Methodology and limitations

This guide is intended for general educational use. Real retirement outcomes depend on inflation, investment returns, taxes, spending patterns, income sources, healthcare costs, and personal circumstances.

The related Calc Nest calculators are designed as practical estimates to support planning and scenario analysis, not as guaranteed forecasts or financial advice.

Frequently asked questions

Why use today's dollars for retirement planning?

Because current dollars are easier to interpret and connect more directly to a real lifestyle and spending pattern.

Does that mean I can ignore future dollars?

No. Today’s dollars help with intuition, but future dollars are still needed once inflation is considered.

Why is inflation so important in retirement planning?

Because retirement often happens over long time horizons, and inflation can materially reduce purchasing power over time.

Should I start from current spending or from a target balance?

Starting from current or expected spending is often more practical than starting from a random target balance with no spending logic behind it.

Will my retirement spending definitely be lower than my current spending?
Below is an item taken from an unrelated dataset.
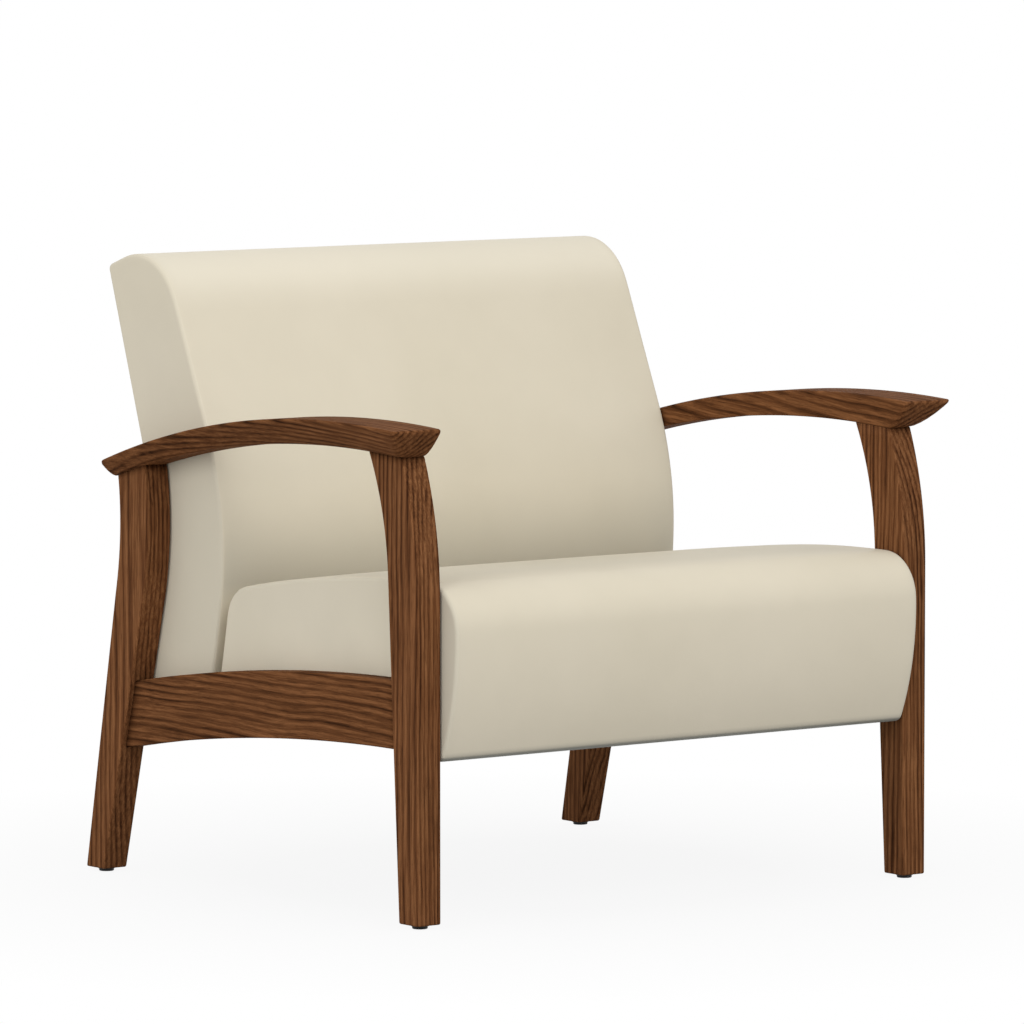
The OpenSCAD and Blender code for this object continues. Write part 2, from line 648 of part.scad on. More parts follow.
function back_swell(x, q) = [
  x,
  q[0] - back_crown * bow(x) * ramp(back_face_y(q[1]) - q[0], stile_d, 2 * stile_d)
    * ramp(q[1], back_base_h, seat_h),
  q[1]
];
module seat_form() skin([for (s = stations)
  [for (q = inset_outline(seat_points, seat_radii, s[1])) seat_swell(s[0], q)]]);
module back_form() skin([for (s = stations)
  [for (q = inset_outline(back_points, back_radii, s[1])) back_swell(s[0], q)]]);
module seat_core_view() polygon(inset_outline(seat_points, seat_radii, cover_t));
module back_core_view() polygon(inset_outline(back_points, back_radii, cover_t));

module spacer_holes(places) both_sides() for (p = places)
  bar(p, core_x - over, form_x + over, spacer_dia + 2 * bolt_gap);

// The seat's cover, open below inside the cloth turned in under the frame
module seat_cover() color(cream) chair() difference() {
  seat_form();
  across(-core_x, core_x) seat_core_view();
  translate([turn_in - form_x, front_board_y1 + turn_in / 2, 0])
    cube([2 * (form_x - turn_in), rear_board_y0 - front_board_y1 - turn_in, board_z0 + over / 2]);
  spacer_holes(seat_bolts);
}
module seat_foam() color("#e8dcae") chair() across(-core_x, core_x) difference() {
  seat_core_view();
  translate([front_board_y, 0]) square([rear_board_y1 - front_board_y, pad_z1]);
}
module seat_insulator() color("#3f3d3a") chair() translate([-core_x, front_board_y, pad_z0])
  cube([2 * core_x, rear_board_y1 - front_board_y, pad_t]);
module seat_dust_cover() color("#202022") chair()
  translate([turn_in / 2 - form_x, seat_lip_y + seat_lip_drop, seat_base_h - dust_t])
    cube([2 * form_x - turn_in, rear_board_y1 - seat_lip_y - seat_lip_drop, dust_t]);

// The seat frame
module seat_front_board() color(board) chair() translate([-core_x, front_board_y, lip_h + cover_t])
  cube([2 * core_x, board_t, deck_h - lip_h - cover_t]);
module seat_rear_board() color(board) chair() translate([-core_x, rear_board_y0, board_z0])
  cube([2 * core_x, board_t, deck_h - board_z0]);
module seat_side_board(side) color(board) chair() on_side(side) difference() {
  translate([stile_x, front_board_y1, board_z0])
    cube([board_t, rear_board_y0 - front_board_y1, deck_h - board_z0]);
  for (p = seat_bolts) bar(p, stile_x - over, core_x + over, bolt_dia + 2 * bolt_gap);
}
module corner_block() linear_extrude(height = deck_h - board_z0 - wire_dia)
  polygon([[0, 0], [-block_leg, 0], [0, block_leg]]);
module seat_corner_blocks() color(board) chair() both_sides() {
  translate([stile_x, front_board_y1, board_z0]) corner_block();
  translate([stile_x, rear_board_y0, board_z0]) mirror([0, 1, 0]) corner_block();
}

// A steel tube across the seat frame, welded to a plate at each end
module cross_beam(y) color(steel) chair() translate([0, y, beam_z]) {
  difference() {
    cube([2 * (stile_x - plate_t), beam_d, beam_h], center = true);
    cube([2 * stile_x, beam_d - 2 * beam_wall, beam_h - 2 * beam_wall], center = true);
  }
  both_sides() difference() {
    translate([stile_x - plate_t, -plate_size / 2, -plate_size / 2])
      cube([plate_t, plate_size, plate_size]);
    for (side = [-1, 1])
      bar([side * plate_bolt_pitch / 2, 0], stile_x - over, stile_x + over, bolt_dia + 2 * bolt_gap);
  }
}

// A zigzag spring: bars across it, joined by half turns, arched from the front board to the rear one
clip_y0 = front_board_y + board_t / 2;
clip_y1 = rear_board_y0 + board_t / 2;
loop_pitch = (clip_y1 - clip_y0) / (spring_bars - 1);
loop_r = loop_pitch / 2;
bar_half = spring_w / 2 - loop_r;
turn_steps = 4;
function spring_point(x, y) = let (t = (y - clip_y0) / (clip_y1 - clip_y0))
  [x, y, deck_h + spring_seat_h + spring_arch * 4 * t * (1 - t)];
spring_path = [for (b = [0 : spring_bars - 1])
  let (s = b % 2 == 0 ? 1 : -1, y = clip_y0 + b * loop_pitch)
  each concat(
    [spring_point(-s * bar_half, y), spring_point(s * bar_half, y)],
    b == spring_bars - 1 ? [] : [for (k = [1 : turn_steps - 1])
      let (a = 180 * k / turn_steps)
      spring_point(s * (bar_half + loop_r * sin(a)), y + loop_r * (1 - cos(a)))])];
function path_run(p, i) = unit(p[min(i + 1, len(p) - 1)] - p[max(i - 1, 0)]);
function wire_ring(c, run) = let (a = unit(cross([0, 0, 1], run)), b = cross(run, a))
  [for (k = [0 : wire_sides - 1])
    let (t = full_turn * k / wire_sides) c + wire_dia / 2 * (cos(t) * a + sin(t) * b)];
module spring() skin([for (i = [0 : len(spring_path) - 1])
  wire_ring(spring_path[i], path_run(spring_path, i))]);
spring_xs = [for (i = [0 : spring_count - 1]) (i - (spring_count - 1) / 2) * spring_pitch];
module seat_springs() color(steel) chair() for (x = spring_xs) translate([x, 0, 0]) spring();
module spring_clips() color(steel) chair() for (x = spring_xs, y = [clip_y0, clip_y1])
  translate([x, y, deck_h]) difference() {
    translate([-clip_w / 2, -clip_d / 2, 0]) cube([clip_w, clip_d, clip_h]);
    bar([0, spring_seat_h], -clip_w, clip_w, wire_dia + 2 * bore_gap);
  }

// The back's cover, with a window in its rear for the outer panel
window_z0 = back_base_h + panel_margin;
module behind_frame(slack) {
  polygon([
    upright_at(-over, window_z0 - slack), upright_at(-over, back_bend_h + over),
    lean_at(-over, panel_margin - slack), lean_at(stile_d, panel_margin - slack),
    bend_at(stile_d), upright_at(stile_d, window_z0 - slack)
  ]);
}
module back_outer_panel() color(cream) chair() across(panel_margin - form_x, form_x - panel_margin)
  difference() {
    intersection() {
      polygon(inset_outline(back_points, back_radii, 0));
      behind_frame(0);
    }
    back_core_view();
  }
module back_cover() color(cream) chair() difference() {
  back_form();
  across(-core_x, core_x) back_core_view();
  across(panel_margin - form_x - panel_gap, form_x - panel_margin + panel_gap) difference() {
    behind_frame(panel_gap);
    back_core_view();
  }
  spacer_holes(back_bolts);
}
module back_foam() color("#e8dcae") chair() across(-core_x, core_x) difference() {
  back_core_view();
  polygon([
    upright_at(-over, 0), upright_at(-over, back_bend_h),
    lean_at(-over, stile_top_gap), lean_at(web_in, stile_top_gap),
    bend_at(web_in), upright_at(web_in, 0)
  ]);
}

// The back frame
module back_stile(side) color(board) chair() on_side(side) difference() {
  across(stile_x, core_x) intersection() {
    back_core_view();
    polygon([
      upright_at(cover_t, stile_z0), bend_at(cover_t), lean_at(cover_t, stile_top_gap),
      lean_at(stile_in, stile_top_gap), bend_at(stile_in), upright_at(stile_in, stile_z0)
    ]);
  }
  for (p = back_bolts) bar(p, stile_x - over, core_x + over, bolt_dia + 2 * bolt_gap);
}
module back_top_board() color(board) chair() across(-stile_x, stile_x) polygon([
  lean_at(stile_in, stile_top_gap), lean_at(stile_in, stile_top_gap + back_rail_h),
  lean_at(stile_in - board_t, stile_top_gap + back_rail_h), lean_at(stile_in - board_t, stile_top_gap)
]);
module back_lumbar_board() color(board) chair() across(-stile_x, stile_x)
  translate(upright_at(stile_in - lumbar_set_back, lumbar_h - back_rail_h)) square([board_t, back_rail_h]);
module back_bottom_board() color(board) chair() across(-stile_x, stile_x)
  translate(upright_at(stile_in, stile_z0)) square([board_t, back_rail_h]);
web_low_l = back_bend_h - stile_z0;
web_high_l = lean_l - stile_top_gap;
module back_webbing() color("#6b5a44") chair() across(-core_x, core_x) {
  for (s = web_low_shares)
    translate(upright_at(web_in, stile_z0 + web_low_l * s - web_w / 2)) square([web_t, web_w]);
  for (s = web_high_shares)
    translate(lean_at(web_in, stile_top_gap + web_high_l * s + web_w / 2))
      rotate(-lean_angle) square([web_t, web_w]);
}

// The bolts that hold the seat and the back between the side frames
head_x = stile_x - washer_t;
plate_head_x = head_x - plate_t;
module bolt(p, x) {
  difference() {
    bar(p, x - bolt_head_h, x, bolt_head_dia);
    translate([x - bolt_head_h - over, p[0], p[1]]) rotate([0, 90, 0])
      cylinder(h = bolt_socket_h + over, d = bolt_socket_dia, $fn = 6);
  }
  bar(p, x - bore_gap, leg_x0 + insert_l - bolt_dia / 2, bolt_dia);
}
module frame_bolts() color(steel) chair() both_sides() {
  for (p = seat_bolts) bolt(p, plate_head_x);
  for (p = back_bolts) bolt(p, head_x);
}
module washer(p, x) difference() {
  bar(p, x, x + washer_t, washer_dia);
  bar(p, x - over, x + over, bolt_dia + 2 * bolt_gap);
}
module bolt_washers() color(steel) chair() both_sides() {
  for (p = seat_bolts) washer(p, plate_head_x);
  for (p = back_bolts) washer(p, head_x);
}
module bolt_spacers() color(steel) chair() both_sides() for (p = all_bolts) difference() {
  bar(p, core_x, leg_x0, spacer_dia);
  bar(p, core_x - over, leg_x0 + over, bolt_dia + 2 * bolt_gap);
}
module frame_inserts() color(steel) chair() both_sides() for (p = all_bolts) difference() {
  bar(p, leg_x0, leg_x0 + insert_l, insert_dia);
  bar(p, leg_x0 - over, leg_x0 + insert_l + over, bolt_dia + 2 * bore_gap);
}

front_leg(-1);  // front_leg_left
front_leg(1);  // front_leg_right
rear_leg(-1);  // rear_leg_left
rear_leg(1);  // rear_leg_right
arm(-1);  // arm_left
arm(1);  // arm_right
side_stretcher(-1);  // side_stretcher_left
side_stretcher(1);  // side_stretcher_right
arm_dowels();
stretcher_dowels();
glide_inserts();
glide_stud(-1, front_foot_c);  // glide_stud_front_left
glide_stud(1, front_foot_c);  // glide_stud_front_right
glide_stud(-1, rear_foot_c);  // glide_stud_rear_left
glide_stud(1, rear_foot_c);  // glide_stud_rear_right
glide_foot(-1, front_foot_c);  // glide_foot_front_left
glide_foot(1, front_foot_c);  // glide_foot_front_right
glide_foot(-1, rear_foot_c);  // glide_foot_rear_left
glide_foot(1, rear_foot_c);  // glide_foot_rear_right
seat_front_board();
seat_rear_board();
seat_side_board(-1);  // seat_side_board_left
seat_side_board(1);  // seat_side_board_right
seat_corner_blocks();
cross_beam(front_beam_y);  // cross_beam_front
cross_beam(rear_beam_y);  // cross_beam_rear
seat_springs();
spring_clips();
seat_insulator();
seat_foam();
seat_cover();
seat_dust_cover();
back_stile(-1);  // back_stile_left
back_stile(1);  // back_stile_right
back_top_board();
back_lumbar_board();
back_bottom_board();
back_webbing();
back_foam();
back_cover();
back_outer_panel();
frame_inserts();
frame_bolts();
bolt_washers();
bolt_spacers();
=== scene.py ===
"""Looks of the bariatric armchair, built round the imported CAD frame."""

import math

import bmesh
import bpy
import numpy as np
from mathutils import Matrix, Vector
from mathutils.kdtree import KDTree


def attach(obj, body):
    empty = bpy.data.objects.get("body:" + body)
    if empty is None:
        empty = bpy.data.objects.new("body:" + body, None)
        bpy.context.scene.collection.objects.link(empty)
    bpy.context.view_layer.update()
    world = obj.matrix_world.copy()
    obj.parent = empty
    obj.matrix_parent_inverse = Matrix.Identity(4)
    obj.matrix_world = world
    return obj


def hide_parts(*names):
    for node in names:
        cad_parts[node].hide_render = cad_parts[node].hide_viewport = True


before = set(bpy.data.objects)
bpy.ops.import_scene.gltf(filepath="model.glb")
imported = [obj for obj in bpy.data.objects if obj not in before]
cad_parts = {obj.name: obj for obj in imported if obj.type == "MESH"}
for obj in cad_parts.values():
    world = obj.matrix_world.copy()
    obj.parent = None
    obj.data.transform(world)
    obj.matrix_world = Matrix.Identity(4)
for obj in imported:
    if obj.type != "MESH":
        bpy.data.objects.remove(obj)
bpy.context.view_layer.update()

# Sizes in millimetres, as the part's source has them. Depth is measured from the front legs' front
# face until TO_FRAME centres and scales a finished mesh. Materials and the simulation use metres.
MM = 0.001
MID_Y = 351.946
TO_FRAME = Matrix.Scale(MM, 4) @ Matrix.Translation((0, -MID_Y, 0))

CLEAR_W, LEG_W, BASE_D, ARM_H = 762, 38, 738.5, 638
LEG_X0 = CLEAR_W / 2
GLIDE_H = 5.3
WOOD_EASE = 2.6
FRONT_LEG = dict(foot_d=39, mid_d=62.5, mid_h=448, back_r=385, bend_h=418, bend_r=500)
REAR_LEG = dict(foot_d=40, top_d=64, knee_h=378, knee_y=635, bend_r=450)
ARM = dict(
    t=36.5, crown_y=129, top_r=1780, under_y=174, under_r=1780,
    over_front=35.5, over_rear=21.5, nose=33.5, tail=8, bevel=0.68,
)
STRETCHER = dict(t=30, top_h=311.5, low_h=224.5, top_r=3320, low_r=3330)
SIDE_GAP, SIDE_R = 2, 5
FORM_X = LEG_X0 - SIDE_GAP
# Corners of the upholstery seen from the side, as depth and height, clockwise from the front
# bottom, and the radius of each
SEAT_POINTS = [
    (2, 210.5), (-31, 292), (-31, 436), (238, 436), (463, 395), (497, 220), (64.75, 220),
    (60, 210.5),
]
SEAT_RADII = [14, 376, 61, 1900, 48, 8.5, 1.2, 8.5]
BACK_POINTS = [
    (513.61, 222), (462.32, 486), (620, 846.5), (740, 806), (647, 525), (647, 222),
]
BACK_RADII = [8.5, 415, 96, 8, 350, 8.5]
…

Not necessarily. Some costs may fall, but others can remain high or rise, so assumptions should be made carefully.

What is the biggest mistake people make with retirement goals?

One of the biggest mistakes is focusing only on a future nominal balance without asking what that balance will actually need to support.

Can I use this guide on mobile while planning retirement?

Yes. This page and the related Calc Nest calculators are designed to work on phones, tablets, and desktop devices.

Should retirement plans be reviewed over time?

Yes. Spending expectations, inflation assumptions, income goals, and timelines can all change, so plans usually benefit from periodic review.